Title : Relational AI in addiction recovery: a symbolic storytelling and guided reflection framework for engagement between sessions
Abstract:
Recovery support often depends on tools introduced during treatment but difficult to access emotionally in the moments when they are most needed. Cognitive reframing, journaling, mindfulness, grounding, values work, and relapse-prevention concepts can be useful, but many individuals in early recovery struggle to remember, apply, or personalize these tools during periods of craving, shame, anxiety, isolation, or emotional overwhelm.

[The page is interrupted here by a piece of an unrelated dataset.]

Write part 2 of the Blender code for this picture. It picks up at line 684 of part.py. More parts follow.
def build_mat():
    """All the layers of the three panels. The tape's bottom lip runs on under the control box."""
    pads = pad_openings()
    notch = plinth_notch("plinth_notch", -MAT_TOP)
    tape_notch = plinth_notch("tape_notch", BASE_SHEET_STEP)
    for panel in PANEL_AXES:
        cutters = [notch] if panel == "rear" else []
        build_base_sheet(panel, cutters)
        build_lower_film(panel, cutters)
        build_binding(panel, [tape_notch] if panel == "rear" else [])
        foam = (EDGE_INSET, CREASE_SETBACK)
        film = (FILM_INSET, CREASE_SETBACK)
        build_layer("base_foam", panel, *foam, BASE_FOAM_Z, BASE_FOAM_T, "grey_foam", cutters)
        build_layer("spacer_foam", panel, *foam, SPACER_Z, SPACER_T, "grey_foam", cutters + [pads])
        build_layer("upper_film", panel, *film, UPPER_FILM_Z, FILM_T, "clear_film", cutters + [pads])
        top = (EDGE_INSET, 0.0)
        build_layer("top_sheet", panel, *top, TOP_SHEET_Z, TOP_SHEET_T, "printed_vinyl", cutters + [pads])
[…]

This presentation introduces Resurgifi, a relational AI and guided reflection system developed through lived experience, recovery-oriented design, and exposure to addiction treatment environments. Resurgifi uses a symbolic inner world called the State of Inner, where emotional patterns are represented through characters, locations, heroes, and villains. Instead of presenting recovery tools only as worksheets or generic prompts, the system turns reflection into an interactive narrative process. Users engage with themed characters such as Sir Renity, Cognita, Grace, Lucentis, and Velessa, each representing different recovery-supportive capacities including emotional regulation, perspective-taking, compassion, trust, and present-moment awareness.

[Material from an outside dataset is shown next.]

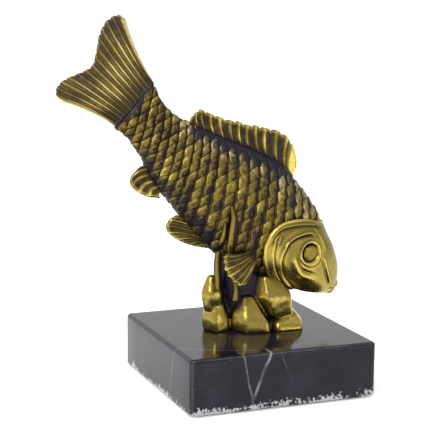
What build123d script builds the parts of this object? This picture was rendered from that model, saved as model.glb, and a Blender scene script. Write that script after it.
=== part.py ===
"""Cast brass carp on rocks, standing on a square marble plinth.

Frame: millimetres, +Z up, origin at the middle of the felt's underside. The fish lies in the
plane Y = 0, head towards +X and down, tail towards -X and up.

The fish is drawn in its own axes: s runs along the body from the tail root to the snout,
t runs from the axis towards the back, and n runs from the middle plane towards the right flank.
"""
from build123d import *
import math
import os

# Plinth, pad and fixing
plinth_side = 100.0
plinth_height = 28.0
plinth_corner_radius = 2.0
plinth_edge_radius = 1.2
felt_thickness = 1.0
felt_margin = 3.0
felt_corner_radius = 4.0
stud_radius = 3.0
stud_engagement = 14.0
stud_bore_gap = 0.4
thread_gap = 0.05
washer_radius = 6.4
washer_thickness = 1.6
nut_across_flats = 10.0
nut_height = 5.0
stud_end_length = 1.0
counterbore_radius = 9.0
counterbore_depth = 9.4

# Rocks under the fish
rock_length = 56.0
rock_width = 31.0
rock_height = 29.2
rock_middle_x = 2.4

# Fish body
body_length = 148.0
back_height = 27.6
belly_depth = 29.6
flank_width = 15.4
body_pitch = 41.22
seat_x = -1.9
section_points = 14
gill_rise = 1.1
gill_edge_rise = 0.3
mouth_groove_radius = 0.9

# Eyes
eye_radius = 4.0
eye_rim_radius = 5.7
eye_rim_rise = 0.8
eye_dome_rise = 1.0
eye_seat_depth = 2.6
eye_gap = 0.05
eye_tilt = 14.0

# Fins
fin_web = 1.8
tail_length = 35.2
tail_span = 27.0
tail_root_radius = 1.7
tail_tip_radius = 1.6
dorsal_height = 14.3
dorsal_root_radius = 1.5
dorsal_tip_radius = 1.1
dorsal_edge_radius = 2.0
anal_drop = 12.0
anal_root_radius = 1.6
anal_tip_radius = 1.2
pelvic_length = 26.0
pelvic_drop = 8.5
pelvic_root_radius = 1.1
pelvic_tip_radius = 1.3
pectoral_length = 21.0
pectoral_root_radius = 1.2
pectoral_tip_radius = 1.2
pectoral_flare = 22.0
left_pectoral_lean = 12.0
left_pectoral_turn = 55.0
root_sink = 2.0

# Pegs on the fins, and pins between fish and rocks
peg_radius = 1.0
peg_reach = 5.0
peg_hold = 2.5
peg_gap = 0.1
pin_radius = 1.5
pin_reach = 6.0

# Water weed stems
stem_radius = 1.8
stem_top_radius = 0.6
stem_sink = 3.0
stem_peg_radius = 1.2
stem_peg_length = 5.0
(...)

The presentation will explore how symbolic storytelling, guided journaling, and emotionally responsive AI can help users externalize internal conflict, create language around difficult emotional states, and build continuity between treatment sessions. It will also discuss a companion coloring and reflection book as a low-barrier, phone-free entry point for group, residential, and early recovery settings. This physical format allows individuals to engage with the same emotional framework through art, reflection, and self-expression before continuing the experience digitally.

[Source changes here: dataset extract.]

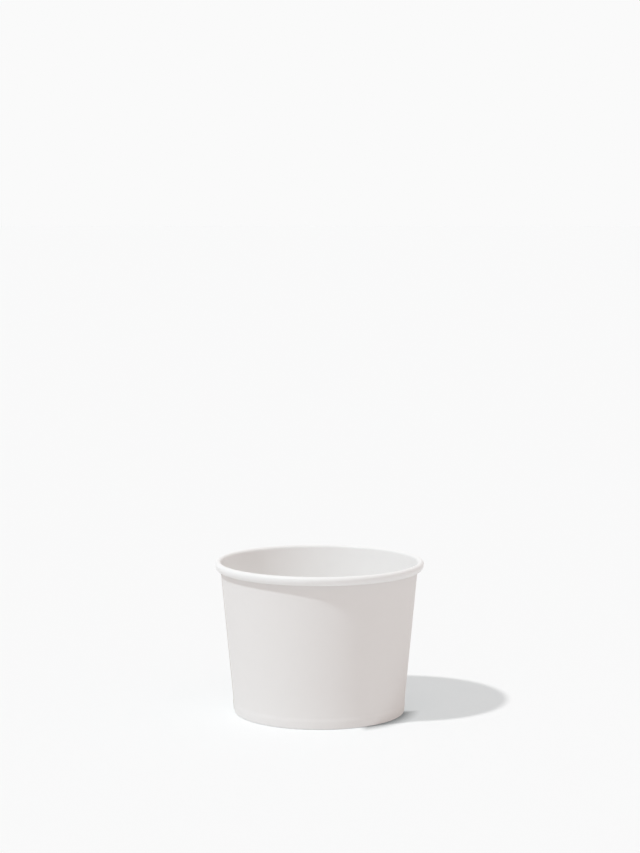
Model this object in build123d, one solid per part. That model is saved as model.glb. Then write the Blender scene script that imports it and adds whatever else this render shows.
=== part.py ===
from build123d import *
import os
from math import asin, atan2, cos, degrees, hypot, radians, sin

# Paper soup container: a conical paperboard sidewall with a rolled rim, and a recessed paperboard disc
# sealed into its folded foot. Millimetres, +Z up, origin at the centre of the foot on the table.

# Overall form
rim_radius = 49.0
base_radius = 39.75
height = 71.5

# Board of the sidewall, and the fold that holds the disc
board = 0.38
fold_radius = 0.25
fold_height = 5.6

# Rolled rim: its depth down the wall, the tightest curl's hollow, and the gap from its tail to the wall
bead_depth = 4.05
curl_inner_radius = 0.03
tail_gap = 0.14
tail_length = 1.2
top_turn = 175.0
leg_turn = 43.0

# Lap seam, round the back of the left side
lap_width = 7.0
joggle_width = 3.0
seam_angle = 170.0

# Bottom disc
disc_board = 0.30
disc_recess = 7.0
disc_corner_radius = 0.8
skirt_lift = 0.30
seal_gap = 0.02

# Reach of a cutting tool past what it cuts
overrun = 1.0

FULL_TURN = 360.0
RIGHT_ANGLE = 90.0

# The rim is a top roll, a leg that curves in as it falls, a low roll, and a tail back up beside the wall.
# All their radii are at the middle of the board. Where the seam doubles it, the second board lies inside
# the roll, so the low roll clears one and a half boards, and the tail stands two boards off the wall
low_roll = board * 3 / 2 + curl_inner_radius
tail_inset = 2 * board + tail_gap

# An arc's reach out from the wall is its radius times a fall in cosine, and its reach down the wall its
# radius times a fall in sine. Top roll and leg take the radii that give the tail's inset and the depth
top_cos = cos(radians(top_turn))
top_sin = sin(radians(top_turn))
leg_cos = cos(radians(top_turn + leg_turn))
leg_sin = sin(radians(top_turn + leg_turn))
out_needed = tail_inset + low_roll * (1 - leg_cos)
down_needed = bead_depth - board - low_roll * (1 + leg_sin)
determinant = (1 - top_cos) * (top_sin - leg_sin) - (1 - top_sin) * (top_cos - leg_cos)
top_roll = (out_needed * (top_sin - leg_sin) - down_needed * (top_cos - leg_cos)) / determinant
leg_roll = (down_needed * (1 - top_cos) - out_needed * (1 - top_sin)) / determinant
bead_width = 2 * top_roll + board
bead_centre = Vector(rim_radius - bead_width / 2, height - bead_width / 2)
base_corner = Vector(base_radius, 0)

# The outside of the wall runs from the base corner to touch the bead's top roll, short of its rightmost
# line by one board less than its radius
chord = bead_centre - base_corner
wall_angle = atan2(chord.Y, chord.X) + asin((bead_width / 2 - board) / hypot(chord.X, chord.Y))
taper = radians(RIGHT_ANGLE) - wall_angle
along = Vector(sin(taper), cos(taper))
outward = Vector(cos(taper), -sin(taper))

# The middle of the wall's board, level with the base corner
wall_foot = base_corner - outward * (board / 2)


def wall_point(level, inset):
    """The point at a level, set in toward the axis from the middle line of the wall's board."""
    climb = (level - wall_foot.Y - inset * sin(taper)) / cos(taper)
    return wall_foot + along * climb - outward * inset


# The disc's skirt stands between the wall and the fold, with a film of seal on each side
fold_inset = board + disc_board + 2 * seal_gap
fold_start = wall_point(fold_height, fold_inset)
inner_roll_centre = wall_point(board / 2 + fold_radius, fold_inset - fold_radius)
outer_roll_centre = wall_point(board / 2 + fold_radius, fold_radius)

# The board's section as a walk along its middle: a length with no turn, or a radius with a turn in
# degrees, to the left where it is positive
sidewall_walk = [
    ((fold_start - inner_roll_centre).dot(along), 0),
    (fold_radius, RIGHT_ANGLE + degrees(taper)),
    (outer_roll_centre.X - inner_roll_centre.X, 0),
    (fold_radius, RIGHT_ANGLE - degrees(taper)),
    ((bead_centre - outer_roll_centre).dot(along), 0),
    (top_roll, -top_turn),
    (leg_roll, -leg_turn),
    (low_roll, top_turn + leg_turn - FULL_TURN),
    (tail_length, 0),
]


def walk_edges(walk, start, heading, shift):
    """The edges of a walk, moved sideways by shift: to its right where shift is positive."""
    direction = heading
    point = start + Vector(heading.Y, -heading.X) * shift
    edges = []
    for size, turn in walk:
        if turn == 0:
            edge = Line(point, point + direction * size)
        elif turn > 0:
            edge = JernArc(point, direction, size + shift, turn)
        else:
            edge = JernArc(point, direction, size - shift, turn)
        edges.append(edge)
        point = edge @ 1
        direction = edge % 1
    return edges


def strip_face(walk, start, heading, left_shift, right_shift):
    """The section of a board that follows a walk, standing in the XZ plane."""
    left = walk_edges(walk, start, heading, left_shift)
    right = walk_edges(walk, start, heading, right_shift)
    caps = [Line(left[0] @ 0, right[0] @ 0), Line(left[-1] @ 1, right[-1] @ 1)]
    return Plane.XZ * make_face(left + right + caps)


def sidewall_section(left_shift, right_shift):
    return strip_face(sidewall_walk, fold_start, -along, left_shift, right_shift)


def sector(section, start_angle, end_angle):
    """A section swept round the axis from one angle to another, in degrees from +X."""
    swept = revolve(section, Axis.Z, end_angle - start_angle)
    return Rot(Z=start_angle) * swept


def make_sidewall():
    # The inner layer of the lap starts at seam_angle. The outer layer rises over it in the joggle before
    # that, and ends at lap_end
    joggle_start = seam_angle - degrees(joggle_width / rim_radius)
    lap_end = seam_angle + degrees(lap_width / rim_radius)
    single = sidewall_section(-board / 2, board / 2)
    double = sidewall_section(-board / 2, board * 3 / 2)
    raised = sidewall_section(board / 2, board * 3 / 2)
    round_wall = sector(single, lap_end, joggle_start + FULL_TURN)
    lap = sector(double, seam_angle, lap_end)
    joggle = loft([Rot(Z=joggle_start) * single, Rot(Z=seam_angle) * raised], ruled=True)
    # The foot is pressed level where the lap doubles it
    press = Box(
        2 * (rim_radius + overrun),
        2 * (rim_radius + overrun),
        board + overrun,
        align=(Align.CENTER, Align.CENTER, Align.MAX),
    )
    return round_wall + lap + joggle - press


def make_bottom_disc():
    skirt_inset = board / 2 + seal_gap + disc_board / 2
    corner_roll = disc_corner_radius - disc_board / 2
    middle_level = disc_recess + disc_board / 2
    roll_centre = wall_point(middle_level - corner_roll, skirt_inset + corner_roll)
    skirt_end = wall_point(board + skirt_lift, skirt_inset)
    walk = [
        (roll_centre.X, 0),
        (corner_roll, -(RIGHT_ANGLE + degrees(taper))),
        ((roll_centre - skirt_end).dot(along), 0),
    ]
    section = strip_face(walk, Vector(0, middle_level), Vector(1, 0), -disc_board / 2, disc_board / 2)
    return sector(section, 0, FULL_TURN)


os.makedirs("parts", exist_ok=True)
export_step(make_sidewall(), "parts/sidewall.step")
export_step(make_bottom_disc(), "parts/bottom_disc.step")
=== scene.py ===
from math import asin, atan, atan2, cos, hypot, pi, radians, sin
import bpy
import numpy as np
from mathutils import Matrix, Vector


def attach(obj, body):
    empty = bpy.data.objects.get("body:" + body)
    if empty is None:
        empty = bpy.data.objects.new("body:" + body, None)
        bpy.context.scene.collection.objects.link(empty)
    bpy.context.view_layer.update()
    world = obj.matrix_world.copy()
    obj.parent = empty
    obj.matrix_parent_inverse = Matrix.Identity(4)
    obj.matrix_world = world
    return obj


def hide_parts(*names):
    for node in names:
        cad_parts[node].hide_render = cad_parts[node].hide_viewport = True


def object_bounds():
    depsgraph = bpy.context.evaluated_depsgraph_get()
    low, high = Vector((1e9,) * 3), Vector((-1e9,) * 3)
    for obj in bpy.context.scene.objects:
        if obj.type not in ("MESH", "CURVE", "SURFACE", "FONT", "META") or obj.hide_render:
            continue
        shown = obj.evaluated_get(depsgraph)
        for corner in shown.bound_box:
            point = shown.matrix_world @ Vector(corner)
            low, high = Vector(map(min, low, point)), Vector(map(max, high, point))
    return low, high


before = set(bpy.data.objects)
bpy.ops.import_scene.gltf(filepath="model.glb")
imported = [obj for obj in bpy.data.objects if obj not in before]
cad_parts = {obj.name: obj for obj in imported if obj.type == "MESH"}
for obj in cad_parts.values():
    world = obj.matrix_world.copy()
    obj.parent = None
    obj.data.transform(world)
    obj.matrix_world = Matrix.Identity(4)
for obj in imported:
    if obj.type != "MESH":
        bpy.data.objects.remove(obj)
cad_low, cad_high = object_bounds()


# Camera
# A long lens about a metre away looks down on the container a little, so that the back of the bowl shows
# above the front of the rim. Its axis dips less than that, and the container stands low in the frame.
MM = 0.001
camera_distance = 1000 * MM
camera_elevation = 11.27
camera_side = 0.31 * MM
sensor_long_side = 36.0
frame_rows = 853
focal_rows = 2113
middle_row = 635.1
aim_height = cad_high.z / 2
dip = radians(camera_elevation) - atan((middle_row - frame_rows / 2) / focal_rows)

camera_data = bpy.data.cameras.new("camera")
camera_data.sensor_width = sensor_long_side
camera_data.lens = sensor_long_side * focal_rows / frame_rows
camera = bpy.data.objects.new("camera", camera_data)
camera.location = (
    camera_side,
    -camera_distance * cos(radians(camera_elevation)),
    aim_height + camera_distance * sin(radians(camera_elevation)),
)
camera.rotation_euler = (pi / 2 - dip, 0, 0)
bpy.context.scene.collection.objects.link(camera)
bpy.context.scene.camera = camera
bpy.context.scene.view_settings.view_transform = "Standard"


# Light
# One small hard lamp high on the left and in front, which throws the rim's shadow across the wall, and a
# surround that fills the shade, a little warmer than the lamp, dim near the horizon and stronger on the right
# than on the left. Together they light level white ground to about its own colour.
key_direction = Vector((0.486, 0.304, -0.819))
key_irradiance = 1.47
key_width = 3.0
key_color = (0.89, 1.0, 1.057)
horizon_color = (0.25, 0.229, 0.222)
fill_color = (0.695, 0.637, 0.616)
fill_rise = 0.42
fill_level = 0.99
fill_lean = 0.15
backdrop_level = 0.956

key_data = bpy.data.lights.new("key", "SUN")
key_data.energy = key_irradiance
key_data.angle = radians(key_width)
key_data.color = key_color
key = bpy.data.objects.new("key", key_data)
key.rotation_mode = "QUATERNION"
key.rotation_quaternion = key_direction.to_track_quat("-Z", "Y")
bpy.context.scene.collection.objects.link(key)


def seen_directly(nodes, links):
    """1 for a ray from the camera, or one that a shiny or clear surface sends on, and else 0: the three
    marks of the light path added up and kept to 1."""
    path = nodes.new("ShaderNodeLightPath")
    sum_two = nodes.new("ShaderNodeMath")
    sum_three = nodes.new("ShaderNodeMath")
    sum_three.use_clamp = True
    links.new(path.outputs["Is Camera Ray"], sum_two.inputs[0])
    links.new(path.outputs["Is Glossy Ray"], sum_two.inputs[1])
    links.new(sum_two.outputs[0], sum_three.inputs[0])
    links.new(path.outputs["Is Transmission Ray"], sum_three.inputs[1])
    return sum_three.outputs[0]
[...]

Rather than positioning AI as a replacement for therapy, Resurgifi frames relational AI as a supportive bridge between clinical encounters. The goal is not diagnosis, treatment, or clinical decision-making, but increased reflection, engagement, emotional awareness, and recovery-oriented conversation. This presentation will invite discussion around ethical, practical, and human-centered uses of AI in addiction recovery and behavioral health settings, especially as the field considers how emerging technology can be built relationally rather than transactionally.